Je pense là avoir mis le doigt sur ce qui me pose problème. DROGAS Light donne l’impression d’écouter une espèce de mixtape de luxe, bien produite mais sans réelle cohérence artistique, un peu fourre-tout et surtout bien trop conformiste eu égard à ce qu’il a pu nous concocter dans le passé.
Si pris à part, j’apprécie finalement la majorité des morceaux, il n’en reste pas moins qu’aucun ne pourrait prétendre à figurer dans un Top 10 de sa discographie.

Pire, tout ceci laisse finalement penser que l’accident Lasers en 2011 n’étant pas seulement causé par un label à la masse, mais aussi un peu par Lupe lui-même qui ne peut pas toujours s’empêcher de céder à une certaine facilité. C’est malheureux à dire, mais DROGAS Light est finalement un peu à l’image de sa carrière : en dent de scie. Du moins en deçà de ce qu’on est en droit d’attendre un tel talent.

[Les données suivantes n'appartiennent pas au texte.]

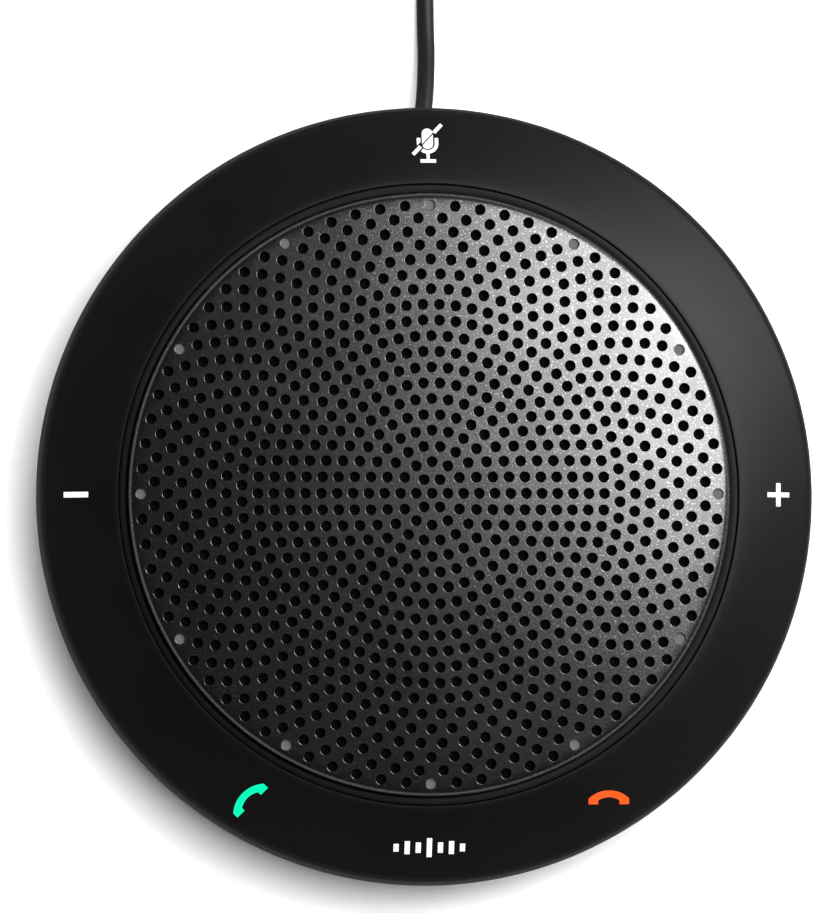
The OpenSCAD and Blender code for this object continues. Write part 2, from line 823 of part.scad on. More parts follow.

Mais restons positifs et faisons lui confiance. Je ne doute pas qu’il saura clore ce chapitre de sa vie en apothéose et que son triptyque ne fera que monter en puissance !
Et puis, même si la critique peut paraître assez dure, cela fait maintenant quelques semaines que plusieurs morceaux tournent dans mes playlists et devraient selon toute vraisemblance y figurer encore un moment. Signe que ce n’est pas non plus la catastrophe, loin de là.